Ferraro likes to play around with these mechanisms that deconstruct the American illusion of glamor, beauty, and happiness. To sketch out the framework for his latest record Human Story 3, he used the concept of schizophasia. The programmatically chosen song titles like “Immanent Cloud,” “Security Broker,” or “Plastic Ocean” create word salads, semiotic structures where the meaning of words are jumbled, swallowed, and consumed by each other to evoke new messages. A song like “10 Songs for Humanity” sounds delicious, elegant, and insane, recalling Philipp Glass’ “Einstein on the Beach”. The song foregrounds through it’s twisted repetitious composition: angelic choral voices, nervous bells, and computer generated speech. It comes across hopefully utopian, but underneath it is pitch dark. His schizophasia acts like a deconstructing element that reveals the flaws and disorders of our operating systems, aiming to create awareness: “It would be interesting to have a self-referential society on a global level. That way, there would be a certain kind of understanding about the world we live in and also about the limits of capitalism or any economic system,” Ferraro explains. ”The dark and melancholic elements you can feel in my music, the problems that I am outlining with society, come from the sadness that human beings are not living up to what I think they are capable of.”

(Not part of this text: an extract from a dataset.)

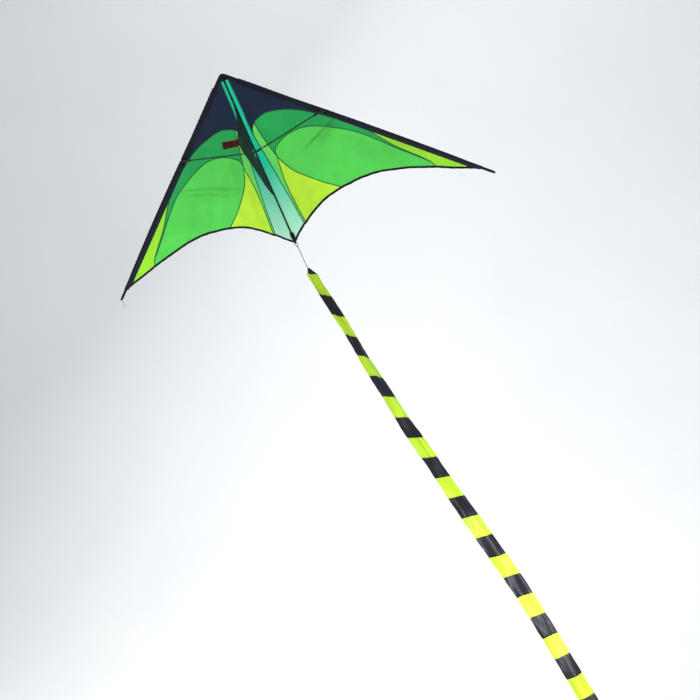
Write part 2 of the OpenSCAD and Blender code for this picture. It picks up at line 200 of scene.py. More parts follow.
def spline(points, n=6):
    """A smooth line through points."""
    p = np.array(points, float)
    p = np.vstack([2 * p[0] - p[1], p, 2 * p[-1] - p[-2]])
    out = []
    for i in range(1, len(p) - 2):
        a, b, c, d = p[i - 1 : i + 3]
        for t in np.arange(n) / n:
            square, cube = 2 * a - 5 * b + 4 * c - d, 3 * b - 3 * c + d - a
            out.append(0.5 * (2 * b + (c - a) * t + square * t**2 + cube * t**3))
    return np.vstack([out, p[-2]])


def run_of(p):
    """How far along the line p each of its points lies."""
    return np.concatenate([[0], np.cumsum(np.linalg.norm(np.diff(p, axis=0), axis=1))])


def evenly(p, step):
    """The line p again, at even steps."""
    p = np.asarray(p, float)
    s = run_of(p)
    n = max(int(round(s[-1] / step)), 2)
    t = np.linspace(0, s[-1], n + 1)
    return np.stack([np.interp(t, s, p[:, k]) for k in range(p.shape[1])], -1)


def circle(n):
    return np.linspace(0, 2 * np.pi, n, endpoint=False)


def tangents(p):
    return unit(np.gradient(p, axis=0))


def mesh(name, verts, faces, material, uv=None, smooth=True, in_row=False):
    data = bpy.data.meshes.new(name)
    verts = np.asarray(verts, float)
    data.from_pydata((verts if in_row else row(verts)).tolist(), [], faces)
    data.update()
    data.polygons.foreach_set("use_smooth", [smooth] * len(data.polygons))
    if uv is not None:
        layer = data.uv_layers.new(name="cloth")
        idx = np.zeros(len(data.loops), int)
        data.loops.foreach_get("vertex_index", idx)
        layer.data.foreach_set("uv", np.asarray(uv, np.float32)[idx].ravel())
    data.materials.append(material)
    obj = bpy.data.objects.new(name, data)
    scene.collection.objects.link(obj)
    return obj


def inside(points, poly):
    x, y = points[:, 0], points[:, 1]
    hit = np.zeros(len(points), bool)
    a, b = poly, np.roll(poly, -1, 0)
    for (x1, y1), (x2, y2) in zip(a, b):
        cross = (y1 > y) != (y2 > y)
        hit ^= cross & (x < (x2 - x1) * (y - y1) / ((y2 - y1) if y2 != y1 else 1e-12) + x1)
    return hit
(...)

All of this sounds like the end is near—an endless death chime of your outdated Macintosh. How should we deal with the complexity of the world? How do we vocalize and express ourselves within it? Ferraro has the answer: “Be bold. Risk is a catalyst, a chemical reaction, and things happen from there. If you are trying to be relatable, why would you deserve a voice? You’re not saying anything differently. Everyone has a unique experience. When you find your own thoughts without fear of judgment, that’s when you escape. Once you start doing that—it sets you free.”